Richardson tableaux and noncrossing partial matchings

TL;DR

This paper establishes a novel correspondence between Richardson tableaux, noncrossing partial matchings, and Motzkin paths, revealing new properties and connecting to $q$-Catalan numbers.

Contribution

It demonstrates that insertion tableaux of noncrossing partial matchings are exactly Richardson tableaux, creating a bijection with Motzkin paths and linking to $q$-Catalan numbers.

Findings

Set of insertion tableaux of noncrossing partial matchings equals Richardson tableaux

Established a bijection between Richardson tableaux and Motzkin paths

Connected $q$-counting of Richardson tableaux to $q$-Catalan numbers

Abstract

Richardson tableaux are a remarkable subfamily of standard Young tableaux introduced by Karp and Precup in order to index the irreducible components of Springer fibers equal to Richardson varieties.
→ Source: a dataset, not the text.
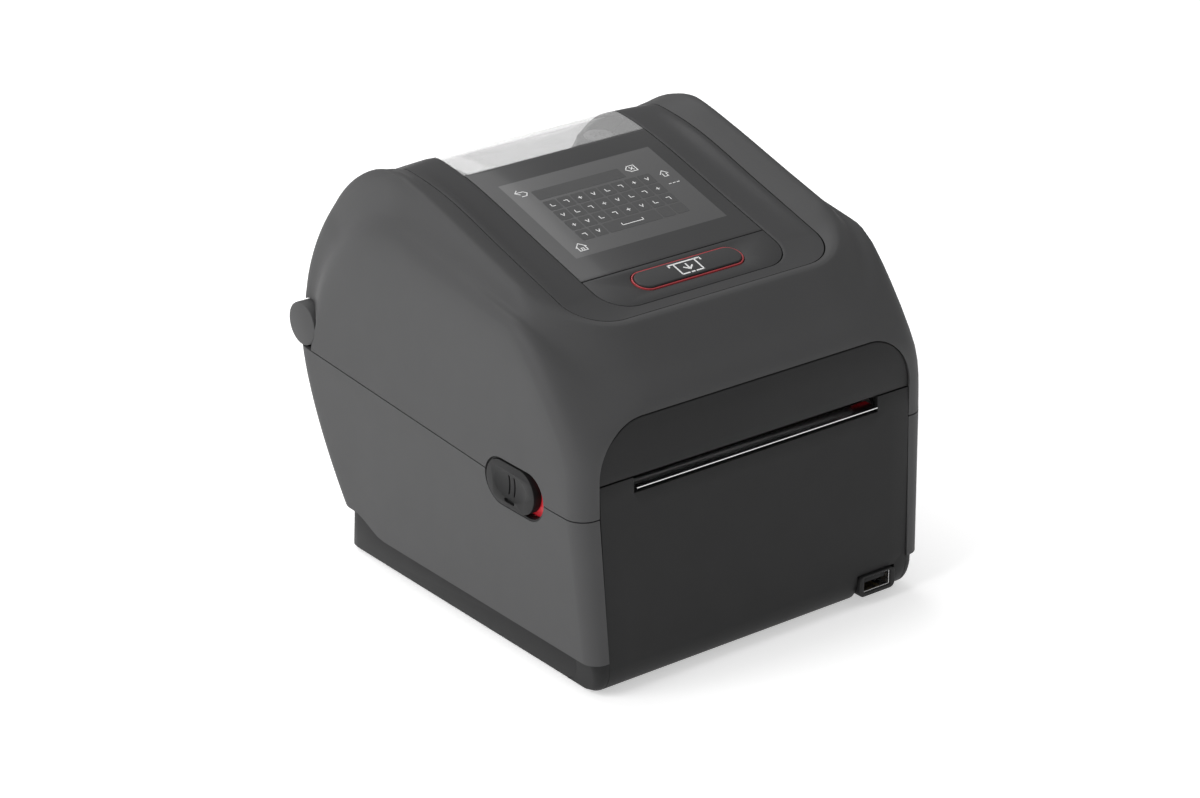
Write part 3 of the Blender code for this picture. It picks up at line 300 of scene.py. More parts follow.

We show that the set of insertion tableaux of noncrossing partial matchings on $\{1,2,,\ldots, n\}$ by applying the Robinson--Schensted algorithm coincides with the set of Richardson tableaux of size $n$. This leads to a natural one-to-one correspondence between the set of Richardson tableaux of size $n$ and the set of Motzkin paths with $n$ steps, in response to a problem proposed by Karp and Precup. As consequences, we recover some known and establish new properties for Richardson tableaux. Especially, we relate the $q$-counting of Richardson tableaux to $q$-Catalan numbers.